The output for each test case is printed on a separate line.
You do not need to print anything, it has already been taken care of. Just implement the given function. 
1 <= T <= 10
1 <= K <= N <=  5 * 10 ^ 4
1 <= ARR[i] <= 10 ^ 9

Where ‘ARR[i]’ represents the array element. 

Time Limit: 1 sec




  • In this approach, we will make a frequency hashmap to store the frequencies of all the array elements.
  • Now for every element present in the hashmap, we would check whether it forms a subset with the next (K - 1) elements or not. If so we will reduce the frequency of elements included in the subset from the hashmap and then proceed forward with the next element.
  • If any element is found which cannot be grouped in our subset of k consecutive elements then we will return False otherwise return True.
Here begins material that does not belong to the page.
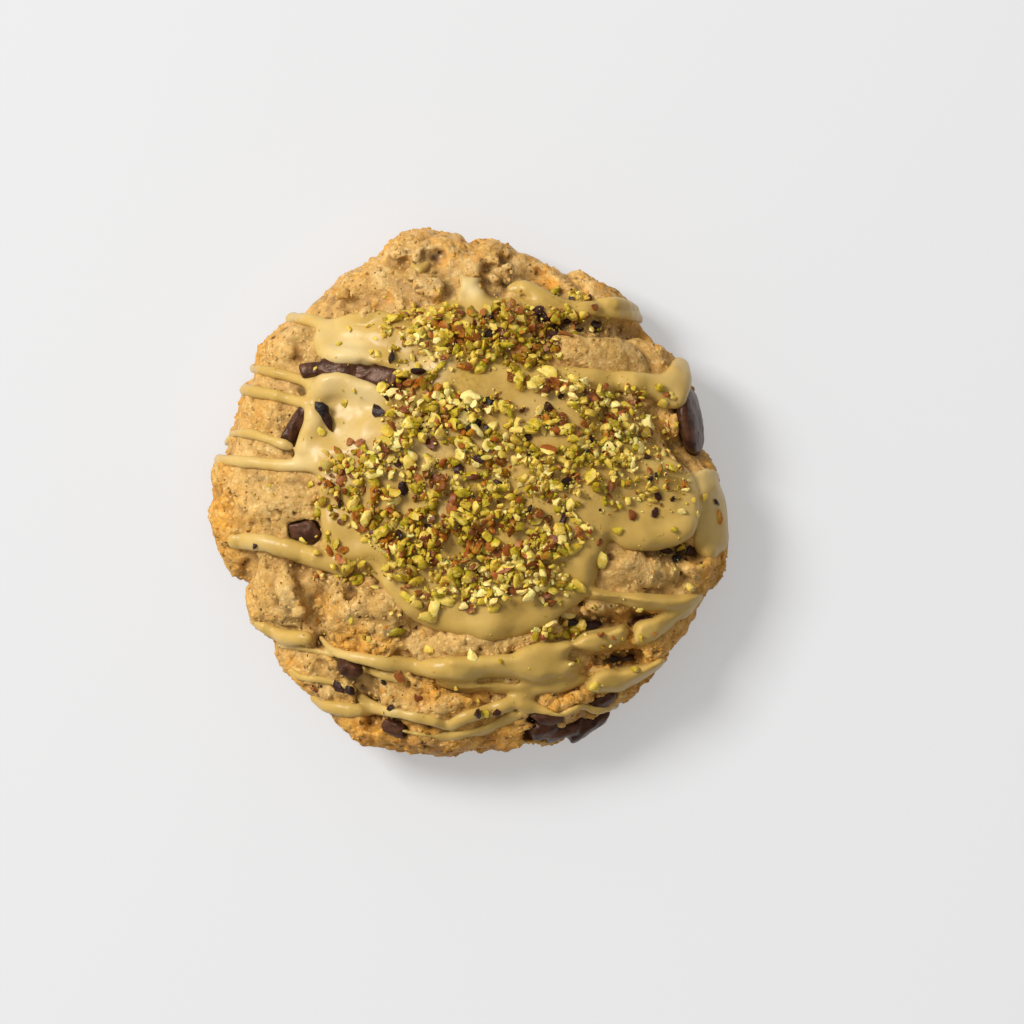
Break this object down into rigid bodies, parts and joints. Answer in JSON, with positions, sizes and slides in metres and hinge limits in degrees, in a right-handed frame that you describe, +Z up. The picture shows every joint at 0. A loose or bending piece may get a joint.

  • First check whether N % K != 0 . If so, return False otherwise proceed with the below steps.
  • Take a hashmap ‘freq’ to store the frequencies of array elements.
  • Now traverse the hashmap and get the first smallest element from the map given by ‘start’.
  • Check whether there are ‘K’ consecutive numbers, then update the map.
    • If (start + i) where 0 <= i < K is present in the map then,
      • If freq[start + i] > 0 then freq[start + i]--.
      • If freq[start + i] becomes 0, then erase that element from ‘freq’.
    • Otherwise, return False if the next consecutive element is not found in the map.
  • Finally, return True if the map is empty.